Furthermore, as the SDT itself stated, the original proceedings arose out of Mr Greene’s “wholly [un]satisfactory” conduct in failing to make it expressly clear to Mr Davies that a new retainer imposed personal liability and his “wholly [un]satisfactory” conduct in failing to make it explicitly clear that as a result of non-payment, Edwin Coe was terminating Eco-Power’s retainer. Indeed, the intended meaning of the email exchanges between November 2008 and November 2009 concerning the “closing of the file” was an important part of the subject-matter of the lies complaint before the Tribunal.
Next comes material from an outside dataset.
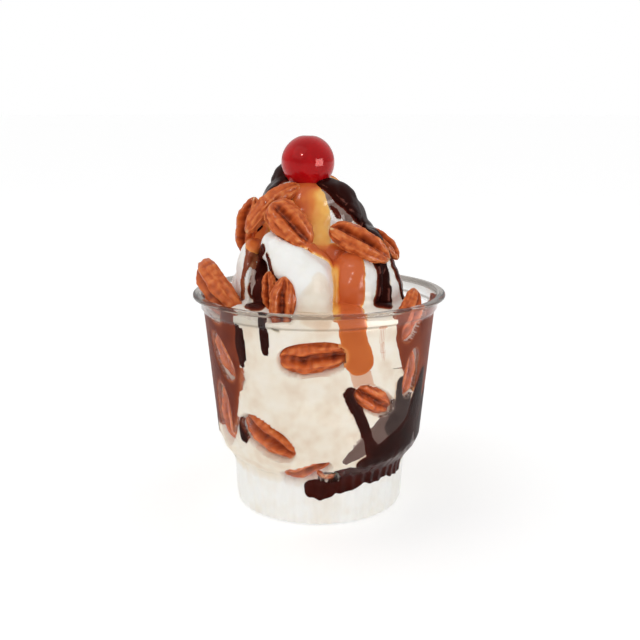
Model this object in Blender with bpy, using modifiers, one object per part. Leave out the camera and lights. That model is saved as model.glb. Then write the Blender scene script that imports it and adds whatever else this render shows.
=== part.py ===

Before the SDT, whilst Mr. Davies’ complaint failed, the SDT nonetheless made no order as to costs at the conclusion of the proceedings before it. It held that the proceedings had been properly brought and Mr. Greene did not make an application for his costs. It seems to me that that was a fair disposal of the costs of the hearing before the SDT. The dispute arose out of Mr Greene’s own conduct in making admittedly inaccurate statements in his witness statement in 2012 (which is what led to the SDT certifying the bringing of the Lay Application). The SDT itself considered that Mr. Greene had a case to answer and sanctioned the bringing of the proceedings. In the circumstances it was fair not to penalise Mr. Davies in costs.
I consider that the same factors apply in the case of Mr. Davies’ appeal, and exercising my discretion as to costs in the light of all of the circumstances referred to above, I consider that the fair order is that each party should bear their own costs of the appeal.